Walking through the BART station on the commute home the other day, I witnessed something you don’t often see anymore. An older couple using what is probably one of the last pay phones left in San Francisco.
My initial thought was to share my hand sanitizer with them; my second was how quickly things that we used to use on a regular basis have been made obsolete by the smart devices many of us carry with us everywhere. (Followed closely by my third – what would a pay phone call cost these days?)
Back to the idea of all the devices in my life that have been replaced by my smartphone, I was struck by just how much I rely on it to do everything from get me to work on time (alarm clock) to document my family’s adventures (camera and video capture) to entertaining me during rare moments of downtime (e-reader app, Angry Birds).
Poking around online, I found a somewhat prescient article from 2009 that “predicts” some of the devices that will be made obsolete by smartphones. (Granted, it’s from just two years ago, but I think we can all agree that given the rapid pace of adoption and innovation smartphone years have to be worth at least as much as dog years …) Some of the predictions hit very close to home, including:
- Wristwatches. I haven’t worn one in years and don’t know too many people who do, outside my parents. On a family outing with Gramma a few months back, she asked the time commenting that she had left her watch at home. My younger son replied, not missing a beat, “Just check your phone like Mommy does.”

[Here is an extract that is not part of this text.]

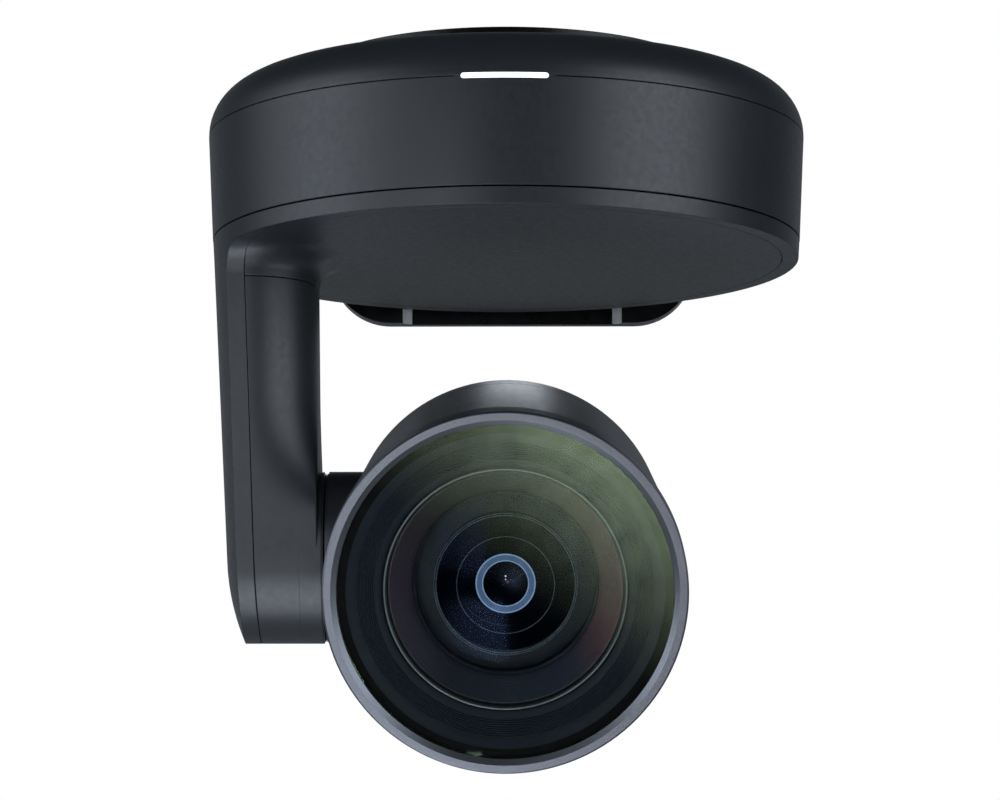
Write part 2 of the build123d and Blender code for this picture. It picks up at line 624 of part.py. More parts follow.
def head_shell():
    """Tapered sleeve with the neck that reaches to the arm's collar."""
    joint_radius = head_radius(CAP_JOINT)
    front, rear = RING_REAR - 0.15, CAP_JOINT + 0.1
    body = turned([(0, rear), (joint_radius, rear), (HEAD_FRONT_RADIUS, front), (0, front)])
    neck = Pos(NECK_FACE, 0, 0) * Rot(0, 90, 0)
    body += neck * (drum(NECK_RADIUS, 0.5, 30) + drum(NECK_RADIUS - COLLAR_STEP, 0, 1))
    body -= turned([
        (0, rear - 1), (joint_radius - WALL, rear - 1), (HEAD_FRONT_RADIUS - WALL, front + 1), (0, front + 1),
    ])
    body -= neck * drum(NECK_RADIUS - WALL, NECK_WALL, 14)
    for y in (-FLANGE_SCREW, FLANGE_SCREW):
        body -= neck * Pos(0, y, 0) * drum(1.2, 0.4, 6)
    return HEAD * (body - neck * drum(SHAFT_RADIUS + 0.1, -1, 14))


def head_cap():
    """Dished rear cover of the head with its cooling slots."""
    rear_radius, joint_radius = HEAD_REAR_RADIUS, head_radius(CAP_JOINT)
    inside, front = HEAD_REAR + WALL, CAP_JOINT - 0.1
    body = turned([(0, HEAD_REAR), (rear_radius, HEAD_REAR, CAP_CORNER), (joint_radius, front), (0, front)])
    body -= turned([
        (0, inside), (rear_radius - WALL, inside, CAP_CORNER - 1), (joint_radius - WALL, front + 1),
        (0, front + 1),
    ])
    for i in range(-3, 4):
        body -= Pos(0, i * 5.0, HEAD_REAR - 1) * extrude(SlotOverall(34, 1.8), 6)
    return HEAD * body


def tilt_shaft():
    """Hollow shaft with the flange that is screwed inside the head's neck."""
    flange_x = NECK_FACE + NECK_WALL
    body = along_x(SHAFT_RADIUS, TILT_GEAR_X, flange_x) + along_x(13.5, flange_x, flange_x + 2)
    body -= along_x(SHAFT_BORE, -80, 0)
    for y in (-FLANGE_SCREW, FLANGE_SCREW):
        body -= HEAD * Pos(-50, y, 0) * Rot(0, 90, 0) * drum(1.3, 0, 20)
    return body


def hood_ring():
    """Metal trim ring: bevelled edge, flat face and inner bevel, with a spigot inside the shell."""
    front, rear = HEAD_FRONT, RING_REAR
    bore, lip = RING_BORE, HEAD_FRONT_RADIUS - WALL - 0.3
    spigot = rear - 2.6
    return HEAD * turned([
        (bore, 50.6), (bore, front - 1.2), (bore + 1.35, front, 0.12), (RING_RADIUS - 0.4, front, 0.2),
        (RING_RADIUS, front - 0.5, 0.3), (RING_RADIUS, rear, 0.2), (lip, rear), (lip, spigot),
        (lip - 0.7, spigot), (lip - 0.7, 50.6),
    ])


def cover_glass():
    return HEAD * drum(RING_BORE - 0.1, *GLASS)


# ---- head: lens ----
def ribbed_baffle():
    """Funnel with fine stepped ribs between the glass and the lens."""
    points = [(BAFFLE_OUTER, BAFFLE_FRONT)]
    step_r = (BAFFLE_OUTER - 1.2 - BAFFLE_INNER - 1.2) / RIBS
    step_z = (BAFFLE_FRONT - BAFFLE_BACK) / RIBS
    r, z = BAFFLE_OUTER - 0.3, BAFFLE_FRONT - 0.2
    for _ in range(RIBS):
        points += [(r, z), (r - 0.25 * step_r, z - step_z), (r - 0.95 * step_r, z - 0.95 * step_z)]
        r, z = r - step_r, z - step_z
    points += [(BAFFLE_INNER, z), (BAFFLE_INNER, 46.4), (37.0, 46.4), (41.3, 50.4), (41.3, BAFFLE_FRONT)]
    return HEAD * turned(points)


def retaining_ring():
    outer = BAFFLE_INNER - 0.05
    return HEAD * turned([(outer, 46.5), (outer, 48.6), (29.8, 48.9), (29.3, 48.6), (29.1, 46.5)])


def lens_bezel():
    """Fine-lined cone round the front lens."""
    points = [(BEZEL_OUTER, BEZEL_FRONT)]
    lines = 10
    step_r, step_z = (BEZEL_OUTER - BEZEL_INNER) / lines, (BEZEL_FRONT - BEZEL_BACK) / lines
    for i in range(1, lines + 1):
        r, z = BEZEL_OUTER - i * step_r, BEZEL_FRONT - i * step_z
        points += [(r + 0.08, z + 0.25), (r, z)]
    points += [(BEZEL_INNER, 37.2), (BEZEL_OUTER + 0.3, 37.2), (BEZEL_OUTER + 0.3, BEZEL_FRONT)]
    return HEAD * turned(points)


def lens_barrel():
    """Stepped barrel that holds the lens groups; its inner flange locates the rods."""
    body = turned([
        (BEZEL_OUTER + 0.35, 46.3), (BEZEL_OUTER + 0.35, 37.2), (24.6, 37.2), (24.6, 31.0), (22.4, 29.0),
        (12.6, 29.0), (12.6, 27.4), (BARREL_BORE, 27.4), (BARREL_BORE, -12.0), (PLATE_RADIUS, -12.0),
        (PLATE_RADIUS, 26.0), (27.0, 32.0), (31.0, 36.0), (31.0, 46.3),
    ])
    for side in (-1, 1):
        body -= Pos(side * ROD_SPREAD, 0, 0) * drum(ROD_RADIUS, 0, 50)
    return HEAD * body


def lens(radius, front, rear, front_curve, rear_curve):
    """Solid of one glass element; a curve is a radius, positive when centred behind the surface."""
    def surface(level, curve, start):
        """Profile of one face, between the axis and the rim, and its height at the rim."""
        def height(r):
            drop = abs(curve) - sqrt(curve * curve - r * r) if curve else 0
            return level - (drop if curve > 0 else -drop)

        axis, rim = Vector(0, level), Vector(radius, height(radius))
        ends = (axis, rim) if start == "axis" else (rim, axis)
        if not curve:
            return Edge.make_line(*ends), rim
        middle = Vector(radius * 0.6, height(radius * 0.6))
        return Edge.make_three_point_arc(ends[0], middle, ends[1]), rim

    front_line, front_rim = surface(front, front_curve, "axis")
    rear_line, rear_rim = surface(rear, rear_curve, "rim")
    axis_line = Edge.make_line(Vector(0, rear), Vector(0, front))
    outline = Wire([axis_line, front_line, Edge.make_line(front_rim, rear_rim), rear_line])
    return revolve(Plane.XZ * Face(outline), Axis.Z)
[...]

- Alarm clocks. We still have one on the beside table, but the only thing I use it for these days is to see just how much sleep I’m not getting when I battle my insomnia.
- Paper. An interesting one, but its true – whether you think of replacing the huge Thomas Guide mapbooks with a GPS app, the aforementioned e-reader app or QR-code based airline boarding passes, our mobile devices have helped us reduce our paper waste.
- Landlines. While, we still do have a landline, we only use it to call my in-laws in Europe. Once international calling becomes more affordable (or my husband falls out with his siblings) I have a feeling we’ll be among those cutting the cord.
What objects have your mobile device displaced? What are your predictions of things that we currently can’t live without that are likely to be pushed aside by the next wave of mobile technology?
A little bit about me: My smartphone runs my life – from keeping track of my work email and making sure the kids are on time for their next soccer game to managing my grocery lists and keeping tabs on current events (like the Giants game). My dream app? The AP Stylebook for Android.